By deciding that Orange County could issue warrants to more than 100,000 traffic scofflaws, an appellate court has bolstered the idea of respecting the rules of the road.

In its ruling last month, the 4th District Court of Appeal in Santa Ana indicated it was aware of the law's impact. To rule that the warrants had been issued wrongly would be to "exalt dry formalism," the judges said. The legal system "cannot afford such niceties."

That may seem a surprising comment from that particular court. For years it has done a fine job protecting the rights of the accused in criminal cases, where the stakes can be very high, sometimes based on what opponents claimed were mere technicalities. But this case dealt with traffic penalties that ought to be respected and paid.

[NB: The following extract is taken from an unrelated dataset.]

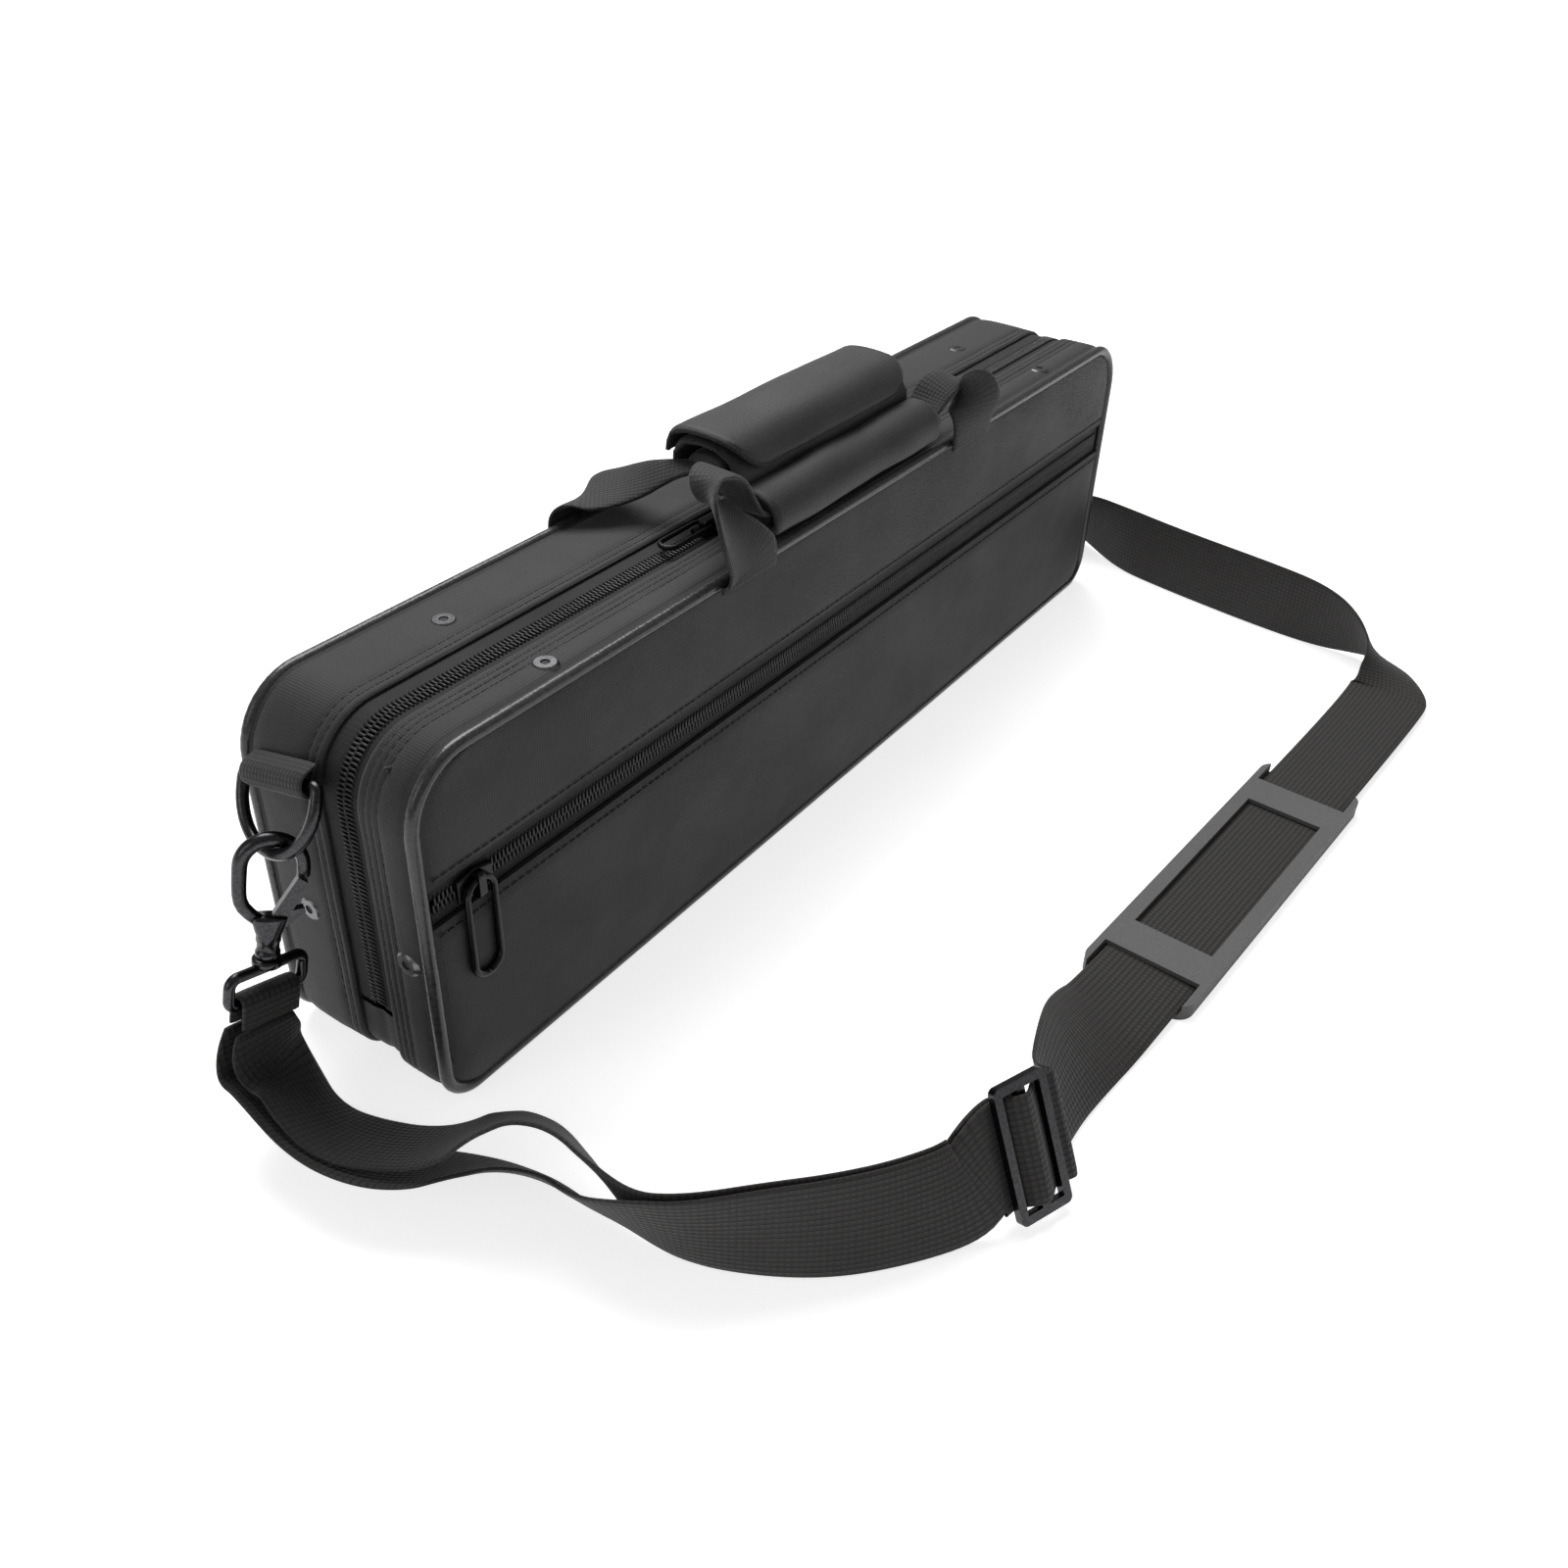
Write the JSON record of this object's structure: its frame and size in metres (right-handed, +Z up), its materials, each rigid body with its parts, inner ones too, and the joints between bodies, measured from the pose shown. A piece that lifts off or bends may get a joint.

The plaintiff was a Laguna Niguel resident who had paid nearly $2,000 in fines for traffic violations and not appearing in court. He argued that letting court clerks issue warrants against those failing to appear was unconstitutional because it gave the clerks powers that were reserved for prosecutors. Prosecutors are an arm of the executive branch, the courts are part of the judiciary, and the Constitution mandates separating their powers, went the argument. A lower court agreed.

But the appellate court said courts and court clerks are different, with the clerks able to perform executive duties. The reversal spared counties the loss of millions of dollars in fines and let Orange County reissue more than 100,000 warrants. It also sent a clear warning to motorists: Obey the law or pay the fine.